L'homme quittera son père et sa mère pour s'attacher à son épouse : c'est ce que je fis alors, je quittai la communauté qui était devenue ma nouvelle famille, et m'attachai à celle qui m'a supporté tout ce temps depuis. Ce fut une nouvelle période, de vingt sept ans cette fois, jusqu'à ce jour. Vingt sept ans de vie de couple ordinaire, puis de famille ordinaire, dans une commune ordinaire, ...et une paroisse ordinaire. Tant que j'étais dans la communauté, je pouvais encore suivre mes voies plus ou moins originales en matière de spiritualité, elle les acceptait toutes, pourvu qu'il ne s'agisse ni de démarche sectaire ni de prosélytisme. Hors de la communauté, j'ai trouvé que le lieu le plus évident pour poursuivre mon chemin dans ce domaine, celui qui s'est alors proposé, a été l'église du village.

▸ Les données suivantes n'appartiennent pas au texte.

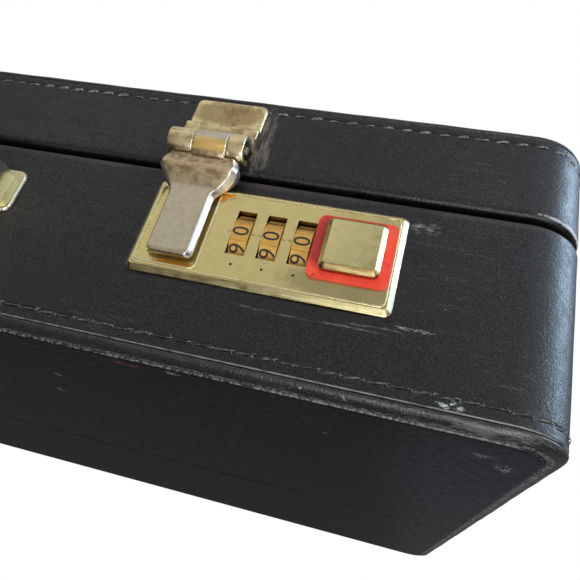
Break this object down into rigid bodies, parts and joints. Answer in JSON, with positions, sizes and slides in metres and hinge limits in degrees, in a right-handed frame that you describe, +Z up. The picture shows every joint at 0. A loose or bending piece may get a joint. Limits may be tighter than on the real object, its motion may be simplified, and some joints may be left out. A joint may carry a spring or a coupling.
{
  "type": "attache case",
  "caption": "Hard-sided black leather briefcase with hinged lid, dust lip, brass hasps, combination dial locks with sliding buttons, swinging handle, folding lid stays and lid pockets.",
  "frame": {"origin": "centre of the underside of the base panel, on which the case lies flat", "axes": "+X along the hinge line, -Y towards the handle and locks, +Y towards the hinges, +Z up from base to lid"},
  "size_m": [0.457, 0.3539, 0.095],
  "materials": {
    "case_leather": "smooth, satin",
    "welt_leather": "smooth, worn grey along the edge",
    "handle_leather": "smooth, satin",
    "pocket_leather": "fine grain, matte",
    "plywood": "raw",
    "lining": "brushed",
    "lip_plastic": "matte black",
    "brass": "polished, lightly tarnished",
    "button_brass": "polished, worn pale at the bevel",
    "hasp_metal": "plated, worn",
    "dial_brass": "warm gold lacquer",
    "red_pad": "glossy red",
    "steel": "zinc plated"
  },
  "bodies": {
    "base": {"base_frame": "plywood", "base_board": "plywood", "base_side_leather": "case_leather", "base_panel_leather": "case_leather", "base_welt": "welt_leather", "base_lip": "lip_plastic", "base_lining": "lining", "hinge_base_leaves": "brass", "hinge_pins": "steel", "base_feet": "brass", "base_rivets": "brass", "left_lock_plate": "brass", "right_lock_plate": "brass", "left_lock_case": "steel", "right_lock_case": "steel", "left_button_pad": "red_pad", "right_button_pad": "red_pad", "dial_spindles": "steel", "dial_springs": "steel", "lock_screws": "steel", "handle_brackets": "brass", "stay_base_brackets": "brass"},
    "lid": {"lid_frame": "plywood", "lid_board": "plywood", "lid_side_leather": "case_leather", "lid_panel_leather": "case_leather", "lid_welt": "welt_leather", "lid_lining": "lining", "hinge_lid_leaves": "brass", "lid_feet": "brass", "lid_rivets": "brass", "left_hasp_leaf": "brass", "right_hasp_leaf": "brass", "left_hasp_pin": "steel", "right_hasp_pin": "steel", "stay_lid_brackets": "brass", "file_pocket_gussets": "pocket_leather", "file_pocket_front": "pocket_leather", "card_pocket": "pocket_leather", "pen_loops": "pocket_leather"},
    "handle": {"handle_grip": "handle_leather", "handle_core": "steel", "handle_end_fittings": "brass"},
    "left_hasp": {"left_hasp_strap": "hasp_metal"},
    "left_button_slide": {"left_button": "button_brass", "left_bolt_slide": "steel"},
    "left_dial_1_wheel": {"left_dial_1": "dial_brass"},
    "left_dial_2_wheel": {"left_dial_2": "dial_brass"},
    "left_dial_3_wheel": {"left_dial_3": "dial_brass"},
    "left_stay_lower": {"left_stay_lower_link": "brass"},
    "left_stay_upper": {"left_stay_upper_link": "brass"},
    "right_hasp": {"right_hasp_strap": "hasp_metal"},
    "right_button_slide": {"right_button": "button_brass", "right_bolt_slide": "steel"},
    "right_dial_1_wheel": {"right_dial_1": "dial_brass"},
    "right_dial_2_wheel": {"right_dial_2": "dial_brass"},
    "right_dial_3_wheel": {"right_dial_3": "dial_brass"},
    "right_stay_lower": {"right_stay_lower_link": "brass"},
    "right_stay_upper": {"right_stay_upper_link": "brass"}
  },
  "joints": [
    {"name": "lid_hinge", "type": "hinge", "parent": "base", "child": "lid", "pos_m": [0, 0.1682, 0.06215], "axis": [-1, 0, 0], "range_deg": [0, 100]},
    {"name": "handle_pivot", "type": "hinge", "parent": "base", "child": "handle", "pos_m": [0, -0.1735, 0.043], "axis": [-1, 0, 0], "range_deg": [0, 95]},
    {"name": "left_hasp_hinge", "type": "hinge", "parent": "lid", "child": "left_hasp", "pos_m": [-0.1172, -0.1705, 0.0673], "axis": [-1, 0, 0], "range_deg": [0, 140]},
    {"name": "left_button_press", "type": "slide", "parent": "base", "child": "left_button_slide", "axis": [1, 0, 0], "range_m": [0, 0.003], "stiffness_N_per_m": 300, "springref_m": -0.003},
    {"name": "left_dial_1_turn", "type": "hinge", "parent": "base", "child": "left_dial_1_wheel", "pos_m": [-0.13475, -0.1593, 0.04115], "axis": [1, 0, 0], "continuous": true},
    {"name": "left_dial_2_turn", "type": "hinge", "parent": "base", "child": "left_dial_2_wheel", "pos_m": [-0.14362, -0.1593, 0.04115], "axis": [1, 0, 0], "continuous": true},
    {"name": "left_dial_3_turn", "type": "hinge", "parent": "base", "child": "left_dial_3_wheel", "pos_m": [-0.15249, -0.1593, 0.04115], "axis": [1, 0, 0], "continuous": true},
    {"name": "left_stay_base_pivot", "type": "hinge", "parent": "base", "child": "left_stay_lower", "pos_m": [-0.21635, 0.1082, 0.02715], "axis": [-1, 0, 0], "range_deg": [-1, 101]},
    {"name": "left_stay_lid_pivot", "type": "hinge", "parent": "lid", "child": "left_stay_upper", "pos_m": [-0.21455, 0.1182, 0.08215], "axis": [-1, 0, 0], "range_deg": [-101, 1]},
    {"name": "right_hasp_hinge", "type": "hinge", "parent": "lid", "child": "right_hasp", "pos_m": [0.1172, -0.1705, 0.0673], "axis": [-1, 0, 0], "range_deg": [0, 140]},
    {"name": "right_button_press", "type": "slide", "parent": "base", "child": "right_button_slide", "axis": [-1, 0, 0], "range_m": [0, 0.003], "stiffness_N_per_m": 300, "springref_m": -0.003},
    {"name": "right_dial_1_turn", "type": "hinge", "parent": "base", "child": "right_dial_1_wheel", "pos_m": [0.13475, -0.1593, 0.04115], "axis": [1, 0, 0], "continuous": true},
    {"name": "right_dial_2_turn", "type": "hinge", "parent": "base", "child": "right_dial_2_wheel", "pos_m": [0.14362, -0.1593, 0.04115], "axis": [1, 0, 0], "continuous": true},
    {"name": "right_dial_3_turn", "type": "hinge", "parent": "base", "child": "right_dial_3_wheel", "pos_m": [0.15249, -0.1593, 0.04115], "axis": [1, 0, 0], "continuous": true},
    {"name": "right_stay_base_pivot", "type": "hinge", "parent": "base", "child": "right_stay_lower", "pos_m": [0.21635, 0.1082, 0.02715], "axis": [-1, 0, 0], "range_deg": [-1, 101]},
    {"name": "right_stay_lid_pivot", "type": "hinge", "parent": "lid", "child": "right_stay_upper", "pos_m": [0.21455, 0.1182, 0.08215], "axis": [-1, 0, 0], "range_deg": [-101, 1]}
  ],
  "couplings": [
    {"joint": "left_stay_base_pivot", "follows": "lid_hinge", "ratio": 1},
    {"joint": "left_stay_lid_pivot", "follows": "lid_hinge", "ratio": -1},
    {"joint": "right_stay_base_pivot", "follows": "lid_hinge", "ratio": 1},
    {"joint": "right_stay_lid_pivot", "follows": "lid_hinge", "ratio": -1}
  ]
}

Honnêtement, cette période a plutôt ressemblé à un long hiver, mais c'est au cours de l'hiver que se produisent les lentes germinations et maturations qui produisent le printemps. Oh ! je me suis investi dans la communauté catholique, j'ai pris mes responsabilités : catéchisme, animation liturgique, chorale, préparations au baptême, partages d'évangile. Bientôt ce sera le moment d'aborder encore l'accueil, voire la célébration, des funérailles. Mais tout cela sans jamais pouvoir clairement parler de ce qui me fait vraiment vivre, de cette présence qui m'habite depuis maintenant trente trois ans. Aujourd'hui, nos enfants ont commencé de prendre leur envol, et le temps me semble venu d'une autre étape.